Pour résorber la situation, le Département vient d’annoncer 5 nouvelles créations de postes temporaires dédiées aux évaluations et au suivi des mineurs étrangers non accompagnés. Le service va donc compter 17 personnes d’ici quelques semaines, contre 7 en début d’année. Cette dépense supplémentaire du Conseil Départemental est indispensable, mais son président craignait que l’Etat la lui reproche, vu qu’il impose désormais aux grandes collectivités de ne pas dépasser 1,2% de hausse de budget de fonctionnement par an. Un accord a été trouvé : la préfète Corinne Orzechowski garantit que toutes les dépenses exceptionnelles liées aux mineurs isolés depuis 2015 n’entreront pas dans les calculs comptables, et que le gouvernement a validé cet arrêté. La participation de l’Etat à la prise en charge des migrants reconnus mineurs va par ailleurs passer de 1 250€ à 1 950€ par an (pour un coût annuel que le Conseil Départemental évalue lui à 18 000€).

Bientôt un nouveau centre d’hébergement d’urgence ?

L’autre souci, c’est la mise à l’abri avant l’évaluation : normalement elle est prévue pendant les 5 jours précédant l’examen. Depuis avril, le Département ne l’applique plus (hormis pour les jeunes filles ou les jeunes malades, dit-il), et assure que la justice ne lui en tient pas rigueur compte tenu de la charge de travail reconnue par une décision du tribunal administratif. « On cherche des solutions jour et nuit » jure-t-on au Département, qui affirme ne pas pouvoir louer de chambres d’hôtels, réservées aux touristes cet été. Du coup, des jeunes restent à la rue.

Un signe tout de même : Corinne Orzechowski et Jean-Gérard Paumier travaillent à l’ouverture prochaine d’un nouveau centre d’hébergement d’urgence de 75 places, dont au moins 25 dédiées aux mineurs. De plus, le Conseil Départemental lance un appel aux familles volontaires pour héberger des jeunes chez elles pour « quelques jours, quelques semaines ou à temps complet », après enquête des services sociaux et moyennant un « défraiement » de 15€62 par jour. Il espère en rassembler une cinquantaine d’ici la fin de l’année.

Infos : [email protected] ou 02 47 31 45 51

Souvent critiqués par des associations qui viennent en aide aux réfugiés, l’Etat et le département se défendent : « on n’a pas à rougir de ce qu’on a fait » plaide Jean-Gérard Paumier qui refuse de recevoir les bénévoles tant qu’ils auront « un discours à charge » envers ses services.
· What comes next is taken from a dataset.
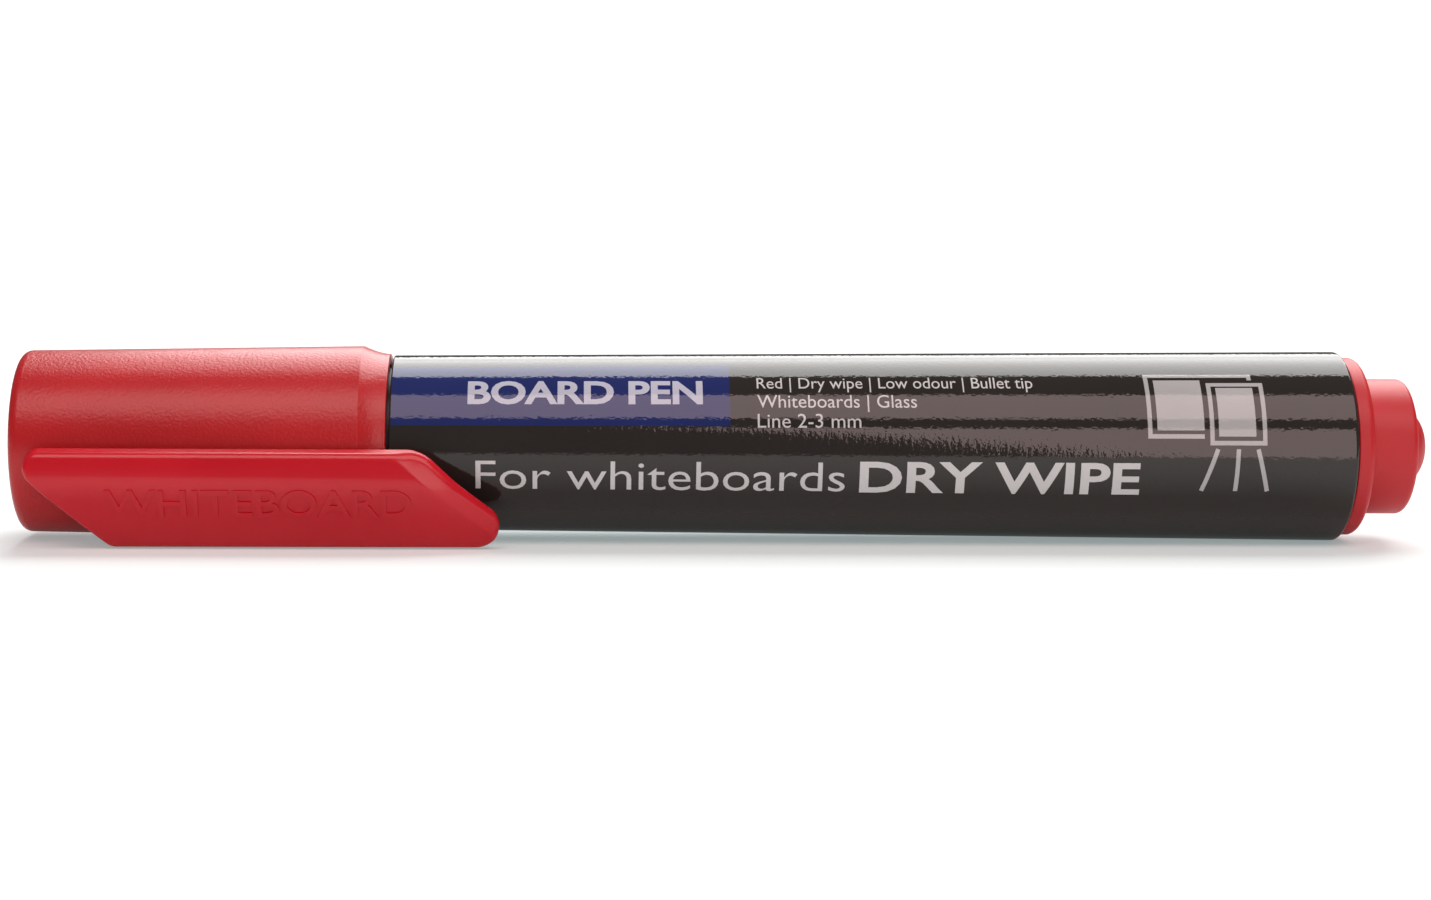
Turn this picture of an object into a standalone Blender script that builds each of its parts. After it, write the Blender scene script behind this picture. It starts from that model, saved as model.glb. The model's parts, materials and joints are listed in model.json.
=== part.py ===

De son côté, la préfète regrette que ces associations n’aient pas donné suite à sa proposition du printemps : « je leur avais dit si vous venez avec un bout de projet on peut travailler ensemble et flécher des crédits d’Etat. La seule réponse que l’on a vu arriver c’est l’occupation d’un lieu appartenant à l’évêque. »

Olivier Collet et Mathieu Giua

Enquête ouverte sur « des filières mafieuses » présentes en Touraine :

Ce vendredi le Département et la préfecture d’Indre-et-Loire se sont ouvertement interrogés sur l’origine de l’arrivée massive de mineurs étrangers isolés dans le département : « il n’y a pas de réponse évidente, mais il y a matière à interrogation » selon Jean-Gérard Paumier qui évoque la présence de Tours sur la route qui remonte d’Espagne. Notre voisin ibérique est d’ailleurs accusé à demi-mot de financer le départ de migrants vers l’hexagone en leur demandant ensuite d’effacer leurs traces de passage dans le pays. Objectif : que la France devienne l’Etat de premier accueil et soit donc légalement tenue de les prendre en charge.

A cela, s’ajoutent des doutes persistants sur la présence de réseaux de passeurs illégaux : « il y a des méthodes qui laissent penser à l’existence de filières. Mon travail est d’aller plus loin sur ce sujet. Il faut traiter et comprendre » souligne Corinne Orzechowski qui précise bien qu’elle ne « vise pas les associations » et souhaite enfin, comme son homologue élu, la création d’un fichier central et national recueillant les demandes des MNA afin qu’ils ne déposent plus de dossiers dans plusieurs départements comme ce serait parfois le cas.